There's plenty of care taken with these covers, the players evidently keen to not tarnish their own memories of the songs in question. Lovesick Blues, the Cliff Friend and Irving Mills show tune that Hank Williams made his own in 1949 when it topped the stateside country chart, is beautifully delivered by Jones and Julian, whose vocals intertwine atop a sparse acoustic backdrop, percussion minimal but just powerful enough to drive the piece forwards. Johnny Cash's Wide Open Road is given a rather sunnier disposition than the 1950s original, more suited to a swinging barroom than any backwater barn dance. And Jones shines on Loretta Lynn's 1968 chart-topper Fist City, making it clear that she's as comfortable with this style as the softer-edged output she's collected so many Grammy Awards with.

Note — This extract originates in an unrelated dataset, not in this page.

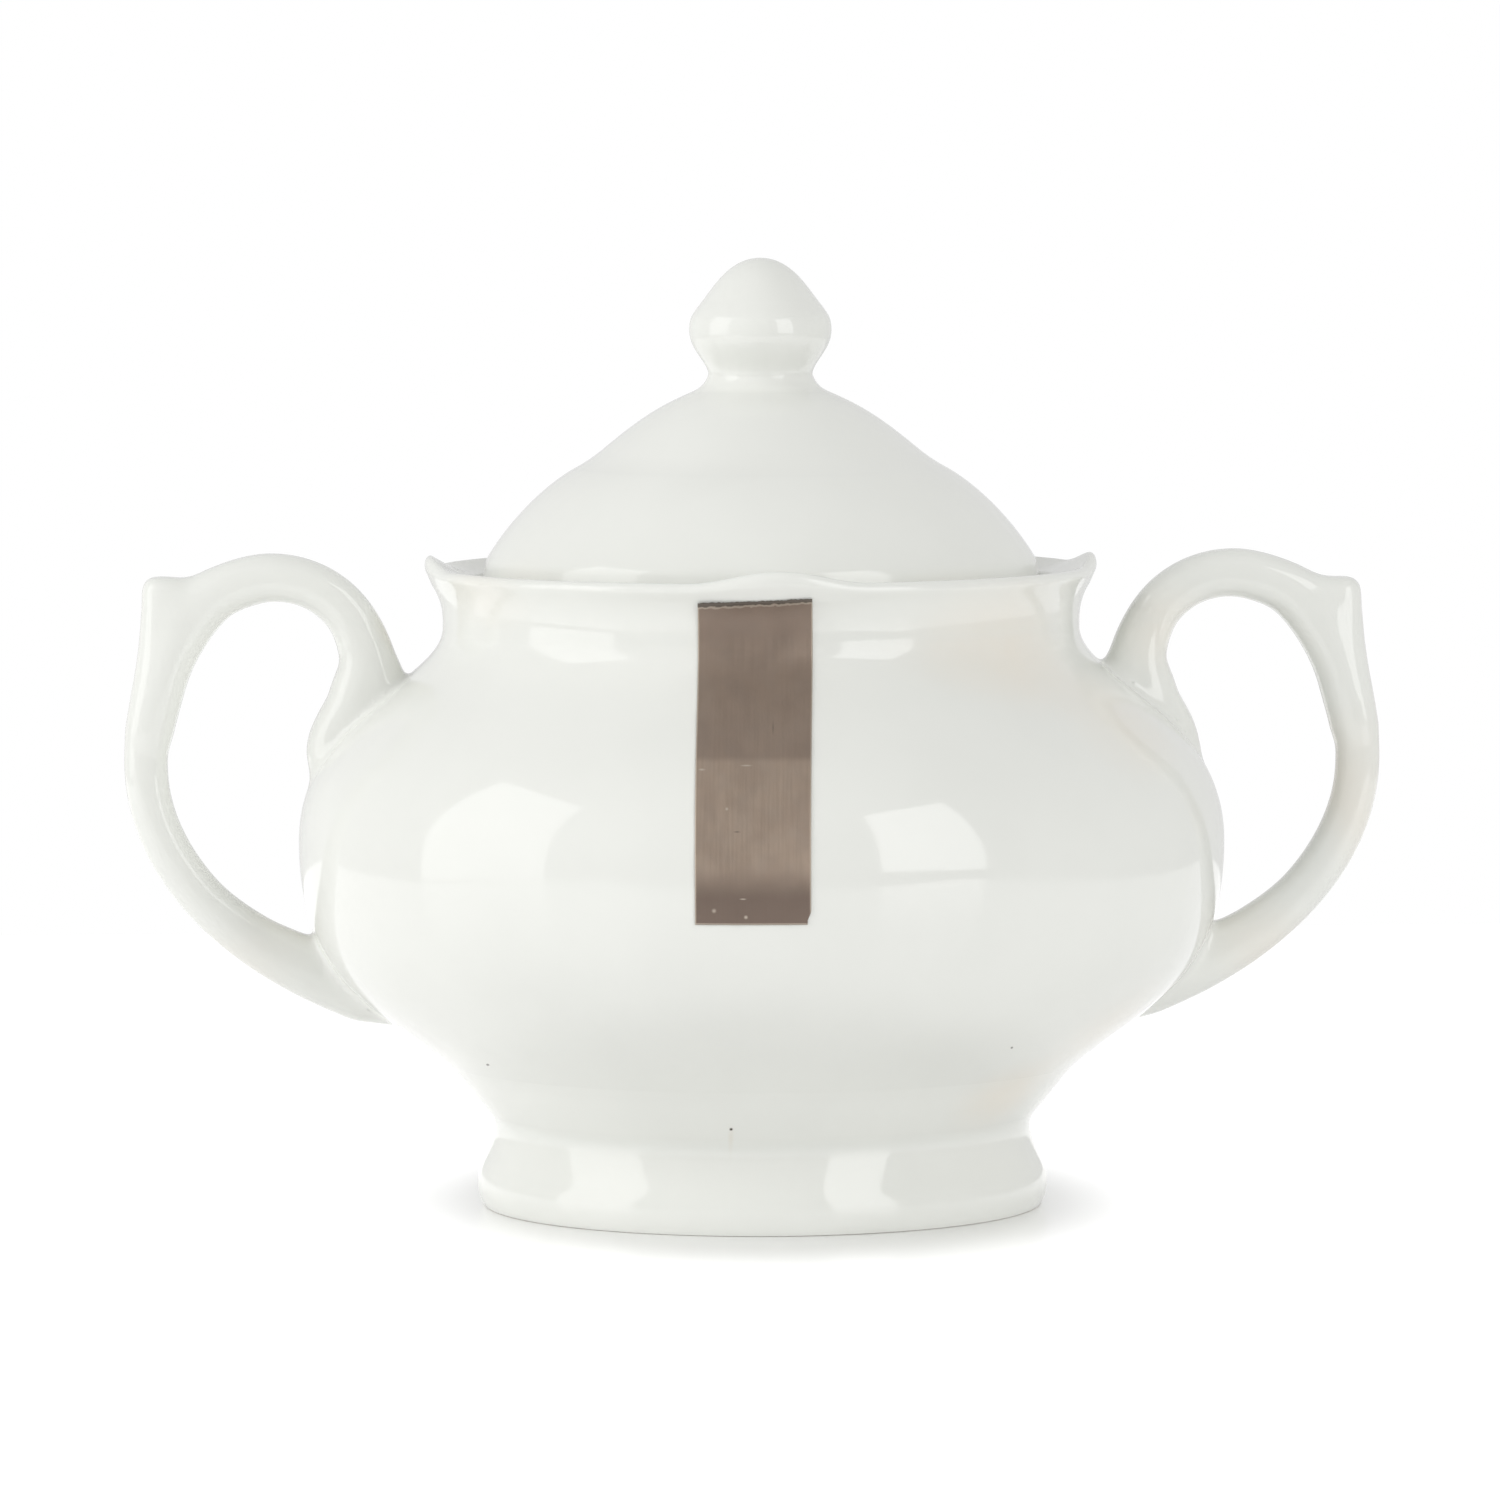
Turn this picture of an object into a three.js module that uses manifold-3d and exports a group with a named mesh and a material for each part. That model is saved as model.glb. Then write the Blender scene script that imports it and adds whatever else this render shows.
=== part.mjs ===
// Lidded sugar bowl of glazed porcelain: a round belly on a pedestal foot, two looped handles with
// thumb spurs, a rim with four low peaks and a ledge inside it, a domed lid that drops onto the
// ledge, a ball knob, and a foil label down the front. Millimetres, +Z up. The foot stands on
// Z = 0, the handles lie along X and the label faces -Y.

import * as THREE from 'three';
import { mergeVertices } from 'three/addons/utils/BufferGeometryUtils.js';
import Module from 'manifold-3d';

const wasm = await Module();
wasm.setup();

// Walls, the joint line between pieces that are luted together, and how far cutters overrun
const bowlWall = 3;
const lidWall = 2.8;
const footWall = 3.4;
const seam = 0.3;
const cutOverrun = 4;

// Pedestal foot: a flared ring with a waist, then a cone up to the belly
const footRadius = 37.7;
const footBulgeRise = 2.9;
const footEdge = 1.4;
const contactRingWidth = 2.2;
const waistRadius = 35.2;
const waistRise = 8.1;
const coneRise = 7.3;
const bellySeatRadius = 41.2;
const bellySeatWidth = 7.4;
const bellySeatDrop = 3.1;
const bowlUndersideDrop = 1;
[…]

While not all of these selections are familiar to the fair-weather country listener, the closer certainly will be. Dolly Parton's Jolene was a major international hit in 1973, and appears at number 217 on Rolling Stone's top 500 songs of all time list. With Jones on vocals and piano, and little else imposing itself prominently onto the mix, the version here is a striking take that swells like a persistent lump in the throat until it's guided to a close by Campilongo's gently sighing, delicately twanged guitar work. It's a downbeat end to what is, predominantly, a wonderfully rousing collection; but it's an end that, one hopes, points the way to a third instalment of The Little Willies' refined reinterpretations.